An Unusual Eulogy
There was something special living in Pittsburgh. The city and the Steelers have some kind of deep connection. I remember riding the bus to work, the tone of the entire bus rising and falling depending on the outcome of that week. I connected with patients many decades older than me just based on the Steelers alone. I would listen to their stories about games they saw, players they knew. They would recount where they were when they saw the immaculate reception. They talked about how the Steelers revived a city deeply impacted by the fall of the steel mills. I loved every story.
This is unmatched by the memories I have with my own family, especially my dad. His stories about the games he watched and the players he grew up with made me feel like I knew them. Almost every big moment of a Steelers game, you could find me with my phone in hand, talking to my dad. He always said and still says, “we have them right where we want them.”
Now my kids are starting to be interested in the Steelers. They hear my dad’s stories and now mine. Asher plays in the back yard pretending to be Kenny Pickett and runs routes any time my dad is around to throw. There’s something special about things that bring us together— even insignificant things like football.

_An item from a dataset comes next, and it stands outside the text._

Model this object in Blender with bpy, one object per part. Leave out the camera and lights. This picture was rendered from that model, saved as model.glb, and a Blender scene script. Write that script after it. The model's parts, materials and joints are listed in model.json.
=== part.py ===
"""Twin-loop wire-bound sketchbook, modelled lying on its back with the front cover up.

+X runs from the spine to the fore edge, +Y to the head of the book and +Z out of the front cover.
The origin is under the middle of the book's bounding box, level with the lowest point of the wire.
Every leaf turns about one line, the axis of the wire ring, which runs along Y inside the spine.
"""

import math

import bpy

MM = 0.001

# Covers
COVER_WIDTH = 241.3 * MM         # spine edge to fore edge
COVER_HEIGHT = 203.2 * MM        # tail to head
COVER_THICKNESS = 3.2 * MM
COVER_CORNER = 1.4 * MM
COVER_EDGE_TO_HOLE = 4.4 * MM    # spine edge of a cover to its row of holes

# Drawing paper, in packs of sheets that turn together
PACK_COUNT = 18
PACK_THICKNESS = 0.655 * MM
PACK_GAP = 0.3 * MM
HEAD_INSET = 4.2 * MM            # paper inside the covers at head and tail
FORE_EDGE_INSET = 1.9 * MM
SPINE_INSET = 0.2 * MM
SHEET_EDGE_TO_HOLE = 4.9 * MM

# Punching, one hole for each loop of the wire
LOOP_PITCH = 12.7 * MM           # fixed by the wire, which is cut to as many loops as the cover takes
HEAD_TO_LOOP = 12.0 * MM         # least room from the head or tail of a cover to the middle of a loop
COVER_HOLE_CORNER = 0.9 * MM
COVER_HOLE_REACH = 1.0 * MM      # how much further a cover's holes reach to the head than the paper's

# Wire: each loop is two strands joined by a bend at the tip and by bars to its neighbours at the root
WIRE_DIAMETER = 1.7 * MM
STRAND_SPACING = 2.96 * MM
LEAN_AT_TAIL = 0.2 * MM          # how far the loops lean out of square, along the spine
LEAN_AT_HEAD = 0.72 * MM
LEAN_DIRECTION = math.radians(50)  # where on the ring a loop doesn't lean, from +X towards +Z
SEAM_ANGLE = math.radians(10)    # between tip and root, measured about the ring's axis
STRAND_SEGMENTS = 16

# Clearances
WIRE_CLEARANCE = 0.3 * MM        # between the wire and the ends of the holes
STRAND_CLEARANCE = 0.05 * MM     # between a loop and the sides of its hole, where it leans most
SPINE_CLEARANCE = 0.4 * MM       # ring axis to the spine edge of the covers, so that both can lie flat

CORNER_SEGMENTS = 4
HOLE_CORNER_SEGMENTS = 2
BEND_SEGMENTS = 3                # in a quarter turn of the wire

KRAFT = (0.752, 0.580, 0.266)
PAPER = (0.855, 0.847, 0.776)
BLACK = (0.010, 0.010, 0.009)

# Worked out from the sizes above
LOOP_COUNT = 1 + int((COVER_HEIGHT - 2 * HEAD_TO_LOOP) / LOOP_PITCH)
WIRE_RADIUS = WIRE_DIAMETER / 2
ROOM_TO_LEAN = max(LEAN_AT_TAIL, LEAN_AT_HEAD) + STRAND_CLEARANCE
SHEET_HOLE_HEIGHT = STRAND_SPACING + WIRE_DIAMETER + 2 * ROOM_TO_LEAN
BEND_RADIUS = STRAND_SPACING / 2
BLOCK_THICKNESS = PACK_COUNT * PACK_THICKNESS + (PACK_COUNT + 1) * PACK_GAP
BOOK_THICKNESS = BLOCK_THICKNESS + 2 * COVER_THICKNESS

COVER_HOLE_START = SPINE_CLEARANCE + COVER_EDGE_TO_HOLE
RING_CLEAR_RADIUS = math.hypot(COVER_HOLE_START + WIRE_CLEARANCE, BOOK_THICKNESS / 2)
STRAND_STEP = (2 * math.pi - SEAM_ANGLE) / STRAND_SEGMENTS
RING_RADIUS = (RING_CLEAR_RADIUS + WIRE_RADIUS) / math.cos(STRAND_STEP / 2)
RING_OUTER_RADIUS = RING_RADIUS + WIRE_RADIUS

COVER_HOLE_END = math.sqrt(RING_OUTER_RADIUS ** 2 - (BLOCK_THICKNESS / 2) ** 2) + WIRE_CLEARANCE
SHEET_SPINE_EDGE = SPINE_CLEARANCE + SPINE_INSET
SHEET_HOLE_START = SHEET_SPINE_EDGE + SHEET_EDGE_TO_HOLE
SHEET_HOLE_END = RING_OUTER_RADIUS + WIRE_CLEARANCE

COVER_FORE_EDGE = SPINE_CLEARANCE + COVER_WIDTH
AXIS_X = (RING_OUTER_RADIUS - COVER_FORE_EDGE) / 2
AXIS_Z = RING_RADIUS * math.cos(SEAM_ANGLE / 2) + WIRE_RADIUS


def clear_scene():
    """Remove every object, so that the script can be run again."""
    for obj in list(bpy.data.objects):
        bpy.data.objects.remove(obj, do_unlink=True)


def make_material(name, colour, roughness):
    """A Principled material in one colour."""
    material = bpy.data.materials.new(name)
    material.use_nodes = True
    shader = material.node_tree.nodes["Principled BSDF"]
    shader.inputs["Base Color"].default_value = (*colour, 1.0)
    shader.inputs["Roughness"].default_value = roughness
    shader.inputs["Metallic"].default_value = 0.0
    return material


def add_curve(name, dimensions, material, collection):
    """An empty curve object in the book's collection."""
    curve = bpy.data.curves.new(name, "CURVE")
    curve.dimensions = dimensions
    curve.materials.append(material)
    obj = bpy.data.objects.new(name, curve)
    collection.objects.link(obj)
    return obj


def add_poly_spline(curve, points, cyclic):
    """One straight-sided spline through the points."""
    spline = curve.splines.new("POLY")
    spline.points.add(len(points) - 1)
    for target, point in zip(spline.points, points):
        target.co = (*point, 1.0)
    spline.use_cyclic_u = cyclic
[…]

Yesterday when the news broke about Franco’s passing, it felt so sad. I never met him, but I heard all about him from so many. We right away talked to my dad and sat and watched stories about his football play, but even more importantly about his life. I hope my boys heard the loudest message that was talked about over and over again he was a hundred times greater of a man than a football player. He was humble and genuine and kind. He wanted other people to feel seen. There is something deeply and uniquely powerful— to make someone feel seen. There will probably never be a hall of fame running back coming out of this family, but I hope that when our time is up here, people remember feeling loved and cared for and seen when they were around us.